DATA EXTRACT
§ §

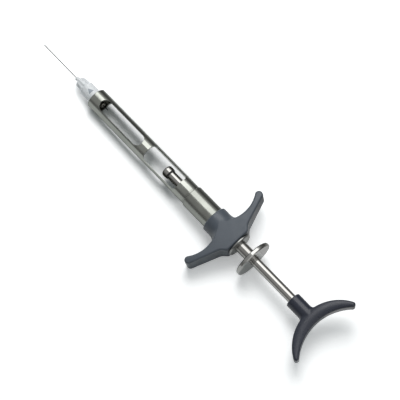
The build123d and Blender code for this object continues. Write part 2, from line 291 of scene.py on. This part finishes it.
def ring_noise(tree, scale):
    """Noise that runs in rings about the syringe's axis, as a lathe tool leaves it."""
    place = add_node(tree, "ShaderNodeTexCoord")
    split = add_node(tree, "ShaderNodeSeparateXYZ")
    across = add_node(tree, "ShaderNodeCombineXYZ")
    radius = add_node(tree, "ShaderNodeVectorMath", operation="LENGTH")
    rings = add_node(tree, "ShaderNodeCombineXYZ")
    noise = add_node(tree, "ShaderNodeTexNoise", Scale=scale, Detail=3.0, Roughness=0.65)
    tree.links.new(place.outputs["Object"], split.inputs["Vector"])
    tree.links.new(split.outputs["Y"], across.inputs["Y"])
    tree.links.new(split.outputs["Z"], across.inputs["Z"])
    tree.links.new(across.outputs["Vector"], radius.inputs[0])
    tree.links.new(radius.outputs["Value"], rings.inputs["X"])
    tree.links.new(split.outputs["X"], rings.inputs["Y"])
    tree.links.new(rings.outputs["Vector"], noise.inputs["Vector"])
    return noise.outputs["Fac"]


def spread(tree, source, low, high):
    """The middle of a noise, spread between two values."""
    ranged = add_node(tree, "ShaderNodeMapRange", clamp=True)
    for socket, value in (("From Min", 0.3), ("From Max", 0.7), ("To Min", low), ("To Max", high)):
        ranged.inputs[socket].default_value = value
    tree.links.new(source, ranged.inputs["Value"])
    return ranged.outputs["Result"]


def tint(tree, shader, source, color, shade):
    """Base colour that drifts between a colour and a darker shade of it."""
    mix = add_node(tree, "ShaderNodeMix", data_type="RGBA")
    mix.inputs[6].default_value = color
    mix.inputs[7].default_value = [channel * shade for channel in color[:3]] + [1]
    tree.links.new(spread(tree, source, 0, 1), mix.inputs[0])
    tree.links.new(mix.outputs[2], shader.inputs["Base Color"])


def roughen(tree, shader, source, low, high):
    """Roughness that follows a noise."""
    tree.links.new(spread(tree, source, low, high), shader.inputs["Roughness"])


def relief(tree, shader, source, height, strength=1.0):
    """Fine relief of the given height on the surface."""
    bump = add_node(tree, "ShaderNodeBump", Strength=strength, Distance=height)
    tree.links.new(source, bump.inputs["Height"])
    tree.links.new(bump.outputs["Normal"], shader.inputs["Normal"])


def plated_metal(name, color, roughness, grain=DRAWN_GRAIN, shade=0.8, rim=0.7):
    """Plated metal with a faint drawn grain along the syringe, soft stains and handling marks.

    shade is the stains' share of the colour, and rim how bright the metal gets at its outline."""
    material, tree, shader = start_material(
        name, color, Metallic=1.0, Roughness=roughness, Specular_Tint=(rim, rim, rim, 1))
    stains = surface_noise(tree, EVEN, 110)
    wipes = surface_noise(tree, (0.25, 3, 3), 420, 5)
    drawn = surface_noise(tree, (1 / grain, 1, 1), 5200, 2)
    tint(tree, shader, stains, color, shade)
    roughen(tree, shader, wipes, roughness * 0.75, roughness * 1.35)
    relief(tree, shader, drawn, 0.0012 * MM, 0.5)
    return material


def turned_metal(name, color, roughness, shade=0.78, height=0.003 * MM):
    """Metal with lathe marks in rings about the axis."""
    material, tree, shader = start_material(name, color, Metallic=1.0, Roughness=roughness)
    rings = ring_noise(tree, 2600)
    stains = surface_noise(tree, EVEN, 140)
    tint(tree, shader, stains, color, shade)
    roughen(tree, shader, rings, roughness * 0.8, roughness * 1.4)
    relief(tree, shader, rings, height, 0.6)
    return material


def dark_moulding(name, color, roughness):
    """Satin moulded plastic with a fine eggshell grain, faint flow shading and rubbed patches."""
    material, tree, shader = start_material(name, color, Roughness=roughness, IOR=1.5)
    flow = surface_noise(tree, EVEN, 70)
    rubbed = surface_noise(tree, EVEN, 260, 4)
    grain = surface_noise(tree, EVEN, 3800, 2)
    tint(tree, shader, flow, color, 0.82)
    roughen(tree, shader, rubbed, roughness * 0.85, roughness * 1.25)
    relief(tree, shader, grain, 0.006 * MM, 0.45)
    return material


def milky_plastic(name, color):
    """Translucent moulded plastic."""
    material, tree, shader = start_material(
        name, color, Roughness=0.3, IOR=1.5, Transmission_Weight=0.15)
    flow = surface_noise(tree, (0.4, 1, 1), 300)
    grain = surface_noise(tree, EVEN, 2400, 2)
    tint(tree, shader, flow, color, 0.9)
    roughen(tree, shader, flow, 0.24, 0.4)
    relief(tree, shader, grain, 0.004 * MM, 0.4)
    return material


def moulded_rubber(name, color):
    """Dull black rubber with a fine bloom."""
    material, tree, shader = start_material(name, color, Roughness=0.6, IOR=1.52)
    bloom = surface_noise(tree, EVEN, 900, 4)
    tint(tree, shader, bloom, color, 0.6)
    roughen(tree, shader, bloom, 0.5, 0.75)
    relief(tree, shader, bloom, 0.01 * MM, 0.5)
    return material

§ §

TASK TO COMPLETE
Reproduce the material above exactly; please quote every line of it.

EXERCISE OUTPUT
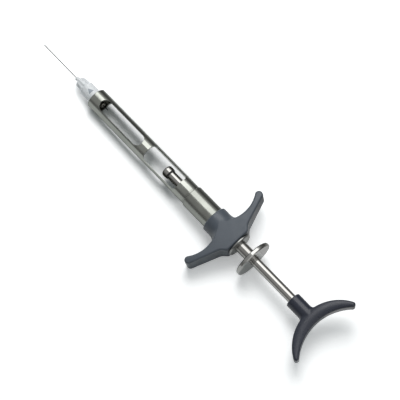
The build123d and Blender code for this object continues. Write part 2, from line 291 of scene.py on. This part finishes it.
def ring_noise(tree, scale):
    """Noise that runs in rings about the syringe's axis, as a lathe tool leaves it."""
    place = add_node(tree, "ShaderNodeTexCoord")
    split = add_node(tree, "ShaderNodeSeparateXYZ")
    across = add_node(tree, "ShaderNodeCombineXYZ")
    radius = add_node(tree, "ShaderNodeVectorMath", operation="LENGTH")
    rings = add_node(tree, "ShaderNodeCombineXYZ")
    noise = add_node(tree, "ShaderNodeTexNoise", Scale=scale, Detail=3.0, Roughness=0.65)
    tree.links.new(place.outputs["Object"], split.inputs["Vector"])
    tree.links.new(split.outputs["Y"], across.inputs["Y"])
    tree.links.new(split.outputs["Z"], across.inputs["Z"])
    tree.links.new(across.outputs["Vector"], radius.inputs[0])
    tree.links.new(radius.outputs["Value"], rings.inputs["X"])
    tree.links.new(split.outputs["X"], rings.inputs["Y"])
    tree.links.new(rings.outputs["Vector"], noise.inputs["Vector"])
    return noise.outputs["Fac"]


def spread(tree, source, low, high):
    """The middle of a noise, spread between two values."""
    ranged = add_node(tree, "ShaderNodeMapRange", clamp=True)
    for socket, value in (("From Min", 0.3), ("From Max", 0.7), ("To Min", low), ("To Max", high)):
        ranged.inputs[socket].default_value = value
    tree.links.new(source, ranged.inputs["Value"])
    return ranged.outputs["Result"]


def tint(tree, shader, source, color, shade):
    """Base colour that drifts between a colour and a darker shade of it."""
    mix = add_node(tree, "ShaderNodeMix", data_type="RGBA")
    mix.inputs[6].default_value = color
    mix.inputs[7].default_value = [channel * shade for channel in color[:3]] + [1]
    tree.links.new(spread(tree, source, 0, 1), mix.inputs[0])
    tree.links.new(mix.outputs[2], shader.inputs["Base Color"])


def roughen(tree, shader, source, low, high):
    """Roughness that follows a noise."""
    tree.links.new(spread(tree, source, low, high), shader.inputs["Roughness"])


def relief(tree, shader, source, height, strength=1.0):
    """Fine relief of the given height on the surface."""
    bump = add_node(tree, "ShaderNodeBump", Strength=strength, Distance=height)
    tree.links.new(source, bump.inputs["Height"])
    tree.links.new(bump.outputs["Normal"], shader.inputs["Normal"])


def plated_metal(name, color, roughness, grain=DRAWN_GRAIN, shade=0.8, rim=0.7):
    """Plated metal with a faint drawn grain along the syringe, soft stains and handling marks.

    shade is the stains' share of the colour, and rim how bright the metal gets at its outline."""
    material, tree, shader = start_material(
        name, color, Metallic=1.0, Roughness=roughness, Specular_Tint=(rim, rim, rim, 1))
    stains = surface_noise(tree, EVEN, 110)
    wipes = surface_noise(tree, (0.25, 3, 3), 420, 5)
    drawn = surface_noise(tree, (1 / grain, 1, 1), 5200, 2)
    tint(tree, shader, stains, color, shade)
    roughen(tree, shader, wipes, roughness * 0.75, roughness * 1.35)
    relief(tree, shader, drawn, 0.0012 * MM, 0.5)
    return material


def turned_metal(name, color, roughness, shade=0.78, height=0.003 * MM):
    """Metal with lathe marks in rings about the axis."""
    material, tree, shader = start_material(name, color, Metallic=1.0, Roughness=roughness)
    rings = ring_noise(tree, 2600)
    stains = surface_noise(tree, EVEN, 140)
    tint(tree, shader, stains, color, shade)
    roughen(tree, shader, rings, roughness * 0.8, roughness * 1.4)
    relief(tree, shader, rings, height, 0.6)
    return material


def dark_moulding(name, color, roughness):
    """Satin moulded plastic with a fine eggshell grain, faint flow shading and rubbed patches."""
    material, tree, shader = start_material(name, color, Roughness=roughness, IOR=1.5)
    flow = surface_noise(tree, EVEN, 70)
    rubbed = surface_noise(tree, EVEN, 260, 4)
    grain = surface_noise(tree, EVEN, 3800, 2)
    tint(tree, shader, flow, color, 0.82)
    roughen(tree, shader, rubbed, roughness * 0.85, roughness * 1.25)
    relief(tree, shader, grain, 0.006 * MM, 0.45)
    return material


def milky_plastic(name, color):
    """Translucent moulded plastic."""
    material, tree, shader = start_material(
        name, color, Roughness=0.3, IOR=1.5, Transmission_Weight=0.15)
    flow = surface_noise(tree, (0.4, 1, 1), 300)
    grain = surface_noise(tree, EVEN, 2400, 2)
    tint(tree, shader, flow, color, 0.9)
    roughen(tree, shader, flow, 0.24, 0.4)
    relief(tree, shader, grain, 0.004 * MM, 0.4)
    return material


def moulded_rubber(name, color):
    """Dull black rubber with a fine bloom."""
    material, tree, shader = start_material(name, color, Roughness=0.6, IOR=1.52)
    bloom = surface_noise(tree, EVEN, 900, 4)
    tint(tree, shader, bloom, color, 0.6)
    roughen(tree, shader, bloom, 0.5, 0.75)
    relief(tree, shader, bloom, 0.01 * MM, 0.5)
    return material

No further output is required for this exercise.